Dois meses e 20 dias depois de concretizada a operação, três dos cinco agentes que balearam Matavele viram suas promessas concretizadas a 27 de Dezembro de 2019. Foram promovidos. Edson Silica, ora detido, a aguardar pelo julgamento, foi promovido ao cargo de Sub-Inspector da Polícia, enquanto Euclídio Mapulasse (também na cadeia) e Agapito Matavele, ainda foragido, foram elevados às categorias de sargentos da Polícia, conforme se pode atestar dos Despachos nº6412/ GCG/2019 e nº6447/GCG/2019, todos assinados a 27 de Dezembro pelo Comandante Geral da Polícia, Bernardino Rafael.

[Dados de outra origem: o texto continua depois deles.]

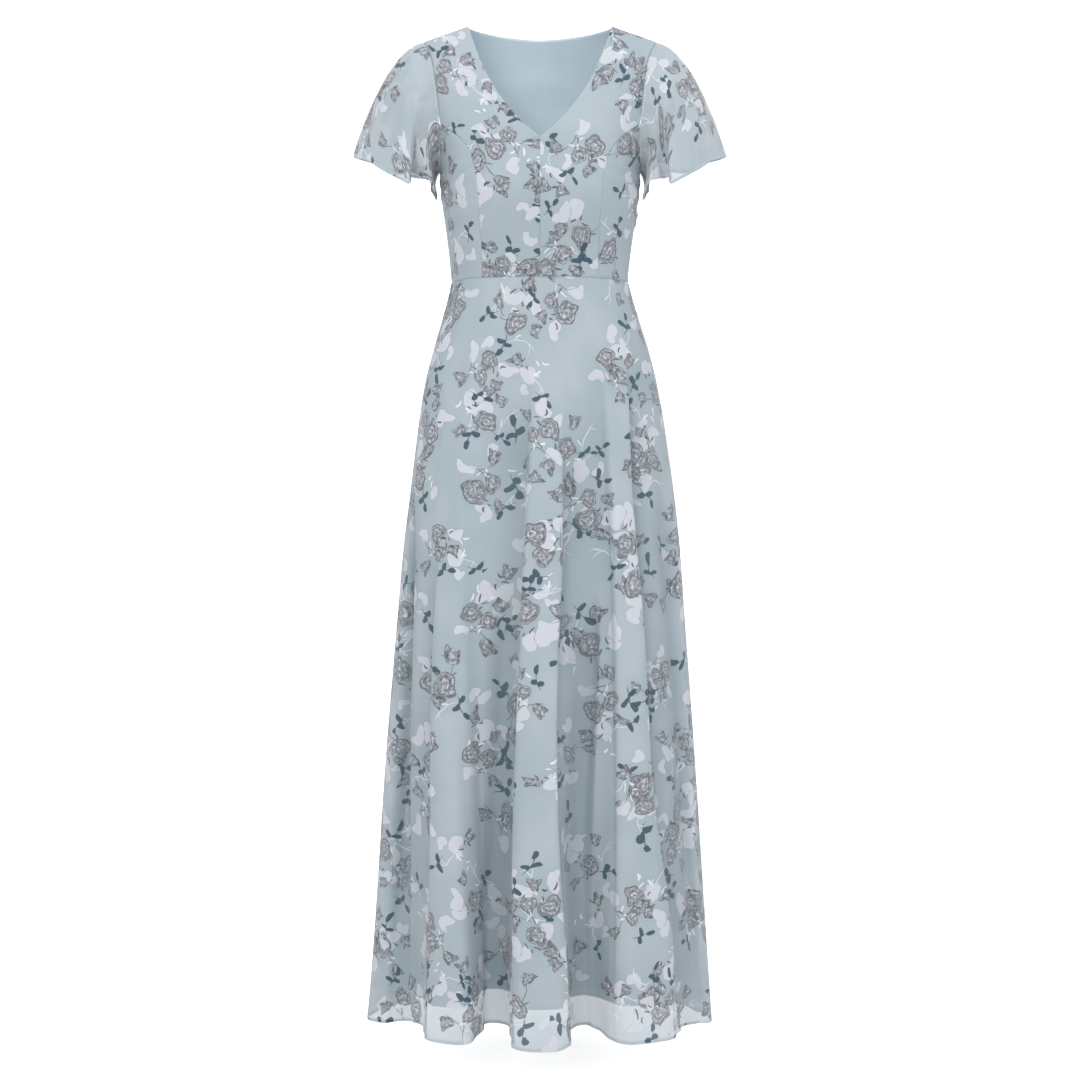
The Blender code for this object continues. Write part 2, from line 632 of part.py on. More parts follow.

O primeiro despacho nomeia sub-inspectores e o segundo sargentos. No primeiro despacho, Bernardino Rafael atribui “a patente de Sub-Inspector da Polícia, na Escala Média, com efeitos imediatos, aos membros da PRM abaixo indicados...”
E um desses promovidos é Edson Cassiano de Lacerda Silica, o nº5 da lista da Província de Gaza, com o código 09851485. Edson Silica era o condutor da viatura usada para assassinar Anastácio Matavele. No segundo despacho, o comandante geral da Polícia atribuiu “a patente de Sargento da Polícia, na Escala Média, com efeitos imediatos, aos membros da PRM abaixo indicados...”
Dos 15 Sargentos indicados, dois deles estão envolvidos no assassinato de Matavele, nomeadamente Agapito Alberto Matavele, nº2 da lista de Gaza, com código 12862529, e Euclídio Eugénio Mapulasse, nº7 da lista de Gaza, com código 09861562.
Foram nulos vários esforços de obter um comentário do Comando Geral da Polícia sobre este assunto. Agapito Matavele era, na operação para assassinar Anastácio Matavele, o comandante do pelotão e foi ele que deu ordens para que os seus colegas disparassem contra a vítima. Após o acidente de viação, ele conseguiu se escapulir, fugindo com duas armas de fogo que tinham sido levantadas por ele do arsenal do comando da UIR, entre os dias 19 e 25 de Setembro de 2029.
Por seu turno, Euclídio Mapulasse, também foi dos que saíram ilesos do acidente mas que viria a ser detido pela Polícia, por ordens da Segunda Esquadra, no quartel da Unidade de Intervenção Rápida, onde estava afecto. Os outros dois agentes, nomeadamente Nóbrega Chaúque e Martins Wiliamo, só não foram promovidos porque morreram no acidente, poucos minutos depois de terem assassinado Matavele.
O cumprimento das promessas, dois meses e meio depois, só vem consubstanciar a relevância da missão de eliminar fisicamente o cidadão Anastácio Matavele e a pressão de que o comandante do Pelotão, Agapito Matavele, se vinha queixando que sofria dos seus patrões, até aqui desconhecidos.
Tentativa de esconder Agapito Matavele
Há um esforço enorme para que Agapito Matavele, o comandante do pelotão da Polícia que assassinou Anastácio Matavele, não seja encontrado. Tudo indica que os mandantes do assassinato e algumas figuras da Polícia têm conhecimento sobre a sua localização.
A primeira tentativa de esconder Agapito foi do Comando Geral da Polícia que, no seu comunicado, de 8 de Outubro, um dia depois da ocorrência, reportou que “o homicídio qualificado (foi) perpetrado por cinco indivíduos, sendo quatro agentes da Polícia da República de Moçambique, afectos a subunidade de Intervenção Rápida-Gaza, em serviço no Grupo Operativo Especial e um civil, todos devidamente identificados nos autos”.
Mas, conforme provamos, o civil referido pela Polícia é, na verdade, Agapito Matavele. O SAVANA, na sua edição de 11 de Outubro, desmentiu o comunicado da Polícia e revelou que Agapito Matavele “não é um civil, é mesmo membro da Polícia, afecto a UIR”. Revelou ainda que ele encontrava escondido na cidade de Chókwè, sua terra natal.
Neste momento, contaram-nos fontes próximas à sua família, Agapito Matavele encontra-se refugiado na residência de um familiar em Tembisa, arredores de Joanesburgo, na vizinha República da África do Sul.